I don't know what it's like in your research groups, but when I schedule a meeting, it's for the goal of sharing ideas and moving forward on our research, not about displaying status etc. I'm sure that "Dilbert-style" meetings occur all the time--I've been to some of them--but be careful about speaking of "meetings" in general. Honesty is fine but it doesn't always equal cynicism.
It's hard not to read all this detail and think of the recent posts on how more detail makes something sound more plausible to people, but also makes it less plausible the entire description is accurate due to the conjunction fallacy.
Although I suppose a typical person is supposed to realize that those words are all prefaced by "according to Tyler Cowen's intuition".
Aside from that, I agree that greater transparency (and empirical research into)economically significant activities like meetings should be fruitful in figuring out how to reduce social waste. And it does seem like there's a lot of economic waste, and a lot of nontransparency, regarding status signals and buying off socially unproductive/freeriding behavior like that of blowhards.
Off the top of my head, here's some other behavior (underdiscussed on this blog, to my knowledge), that may have nontransparent reasons and motivations behind them, that in aggregate seem very economically wasteful:
1. cultural aversion to telecommuting (mostly management side)2. cultural aversion to outsourcing (mostly citizen side)3. cultural aversion to open borders for talented labor and capital (mostly citizen side)
I think Scott Adams, in his less slapstick strips, deals with some of these issues as well.
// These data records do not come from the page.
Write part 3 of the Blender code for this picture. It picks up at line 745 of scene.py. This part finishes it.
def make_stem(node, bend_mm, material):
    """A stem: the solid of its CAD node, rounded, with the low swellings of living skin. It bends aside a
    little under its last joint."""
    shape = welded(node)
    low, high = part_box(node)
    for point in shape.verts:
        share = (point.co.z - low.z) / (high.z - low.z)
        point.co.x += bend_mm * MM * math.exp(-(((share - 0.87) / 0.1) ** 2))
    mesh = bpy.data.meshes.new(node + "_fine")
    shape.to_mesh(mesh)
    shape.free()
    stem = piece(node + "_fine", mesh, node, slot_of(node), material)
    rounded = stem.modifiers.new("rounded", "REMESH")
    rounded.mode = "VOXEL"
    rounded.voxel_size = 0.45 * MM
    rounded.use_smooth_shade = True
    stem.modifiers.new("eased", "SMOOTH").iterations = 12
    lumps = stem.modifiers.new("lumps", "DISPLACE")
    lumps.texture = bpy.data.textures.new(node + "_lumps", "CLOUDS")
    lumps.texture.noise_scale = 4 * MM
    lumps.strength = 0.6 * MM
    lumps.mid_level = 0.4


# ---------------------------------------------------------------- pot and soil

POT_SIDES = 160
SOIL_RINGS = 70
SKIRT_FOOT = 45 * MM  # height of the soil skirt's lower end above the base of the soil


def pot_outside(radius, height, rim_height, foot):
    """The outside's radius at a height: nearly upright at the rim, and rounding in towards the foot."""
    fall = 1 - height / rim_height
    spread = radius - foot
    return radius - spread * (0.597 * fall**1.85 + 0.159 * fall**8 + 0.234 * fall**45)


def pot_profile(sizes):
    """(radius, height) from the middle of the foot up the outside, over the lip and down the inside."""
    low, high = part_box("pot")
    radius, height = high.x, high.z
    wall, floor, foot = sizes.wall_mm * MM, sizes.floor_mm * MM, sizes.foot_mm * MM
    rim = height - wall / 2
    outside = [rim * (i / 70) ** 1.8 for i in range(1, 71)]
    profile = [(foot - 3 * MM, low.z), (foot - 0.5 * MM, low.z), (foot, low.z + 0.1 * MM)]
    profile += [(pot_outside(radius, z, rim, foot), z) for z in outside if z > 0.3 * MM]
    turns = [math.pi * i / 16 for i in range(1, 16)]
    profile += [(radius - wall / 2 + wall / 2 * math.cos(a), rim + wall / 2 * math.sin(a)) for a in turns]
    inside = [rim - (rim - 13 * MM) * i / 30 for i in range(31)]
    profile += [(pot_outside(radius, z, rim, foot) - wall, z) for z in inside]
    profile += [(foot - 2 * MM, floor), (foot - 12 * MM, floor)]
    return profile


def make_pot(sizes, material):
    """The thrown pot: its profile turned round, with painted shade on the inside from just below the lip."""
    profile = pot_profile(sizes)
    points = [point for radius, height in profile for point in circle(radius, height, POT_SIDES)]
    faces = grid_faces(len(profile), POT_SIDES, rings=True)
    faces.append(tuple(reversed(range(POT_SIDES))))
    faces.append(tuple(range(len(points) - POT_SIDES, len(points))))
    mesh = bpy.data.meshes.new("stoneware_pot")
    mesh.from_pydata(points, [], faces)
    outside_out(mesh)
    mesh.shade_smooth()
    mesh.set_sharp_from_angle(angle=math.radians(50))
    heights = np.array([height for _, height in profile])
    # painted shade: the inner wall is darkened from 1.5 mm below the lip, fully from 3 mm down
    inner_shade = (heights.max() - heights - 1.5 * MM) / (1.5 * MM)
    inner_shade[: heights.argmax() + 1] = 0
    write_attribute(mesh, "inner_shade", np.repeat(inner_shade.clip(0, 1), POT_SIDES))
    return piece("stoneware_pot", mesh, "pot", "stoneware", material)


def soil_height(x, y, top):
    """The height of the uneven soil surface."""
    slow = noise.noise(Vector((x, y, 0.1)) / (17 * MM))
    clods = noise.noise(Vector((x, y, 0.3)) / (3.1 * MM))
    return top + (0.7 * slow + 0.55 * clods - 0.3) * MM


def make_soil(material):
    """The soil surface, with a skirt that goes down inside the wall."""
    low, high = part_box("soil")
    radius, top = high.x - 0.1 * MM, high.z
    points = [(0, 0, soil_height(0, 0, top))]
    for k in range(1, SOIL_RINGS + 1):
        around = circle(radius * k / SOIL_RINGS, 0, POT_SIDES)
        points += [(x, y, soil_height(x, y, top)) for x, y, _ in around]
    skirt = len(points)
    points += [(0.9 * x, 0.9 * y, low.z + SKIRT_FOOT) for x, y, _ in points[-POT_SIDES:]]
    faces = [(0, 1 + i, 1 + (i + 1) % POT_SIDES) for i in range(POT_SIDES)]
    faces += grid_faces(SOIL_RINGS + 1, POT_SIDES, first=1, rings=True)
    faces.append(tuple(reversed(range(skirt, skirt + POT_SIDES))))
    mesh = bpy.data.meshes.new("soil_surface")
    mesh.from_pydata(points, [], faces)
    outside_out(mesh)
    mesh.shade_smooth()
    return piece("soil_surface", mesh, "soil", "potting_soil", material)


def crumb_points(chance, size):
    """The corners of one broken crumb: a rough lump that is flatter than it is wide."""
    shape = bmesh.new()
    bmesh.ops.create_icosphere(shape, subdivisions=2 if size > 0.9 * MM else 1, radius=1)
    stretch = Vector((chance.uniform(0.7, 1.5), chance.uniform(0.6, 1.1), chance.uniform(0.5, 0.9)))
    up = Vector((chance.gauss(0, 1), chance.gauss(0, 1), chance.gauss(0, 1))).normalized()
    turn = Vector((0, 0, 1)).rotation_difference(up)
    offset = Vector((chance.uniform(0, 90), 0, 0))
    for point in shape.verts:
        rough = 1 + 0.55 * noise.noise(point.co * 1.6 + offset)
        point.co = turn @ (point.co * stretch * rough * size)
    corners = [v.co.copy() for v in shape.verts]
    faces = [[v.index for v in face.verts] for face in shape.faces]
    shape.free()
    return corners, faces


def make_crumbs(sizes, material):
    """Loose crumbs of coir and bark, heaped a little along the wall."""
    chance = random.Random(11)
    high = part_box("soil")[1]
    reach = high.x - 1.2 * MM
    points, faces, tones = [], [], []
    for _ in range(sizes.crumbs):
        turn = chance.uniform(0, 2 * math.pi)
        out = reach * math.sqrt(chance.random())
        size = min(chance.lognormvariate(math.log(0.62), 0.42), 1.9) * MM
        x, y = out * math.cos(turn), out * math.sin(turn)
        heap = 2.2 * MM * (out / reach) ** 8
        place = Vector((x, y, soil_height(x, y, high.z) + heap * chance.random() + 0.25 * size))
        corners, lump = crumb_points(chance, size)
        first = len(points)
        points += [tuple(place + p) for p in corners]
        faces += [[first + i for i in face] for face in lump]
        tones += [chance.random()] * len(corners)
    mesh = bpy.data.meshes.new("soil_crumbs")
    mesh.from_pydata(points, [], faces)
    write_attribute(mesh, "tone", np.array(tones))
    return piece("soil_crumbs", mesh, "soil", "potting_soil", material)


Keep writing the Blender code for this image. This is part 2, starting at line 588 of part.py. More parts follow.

It is worth noting that of all the pieces I have written, this one is perhaps the most influenced by Robin.
This was, of course, near-perfectly described by J.K. Galbraith in The Great Crash; he analysed at some length the phenomenon of meetings that are convened to carry out no business, pointing out that "the prestige that accrues to their chairmen leads all the participants to convoke further assemblages over which to preside".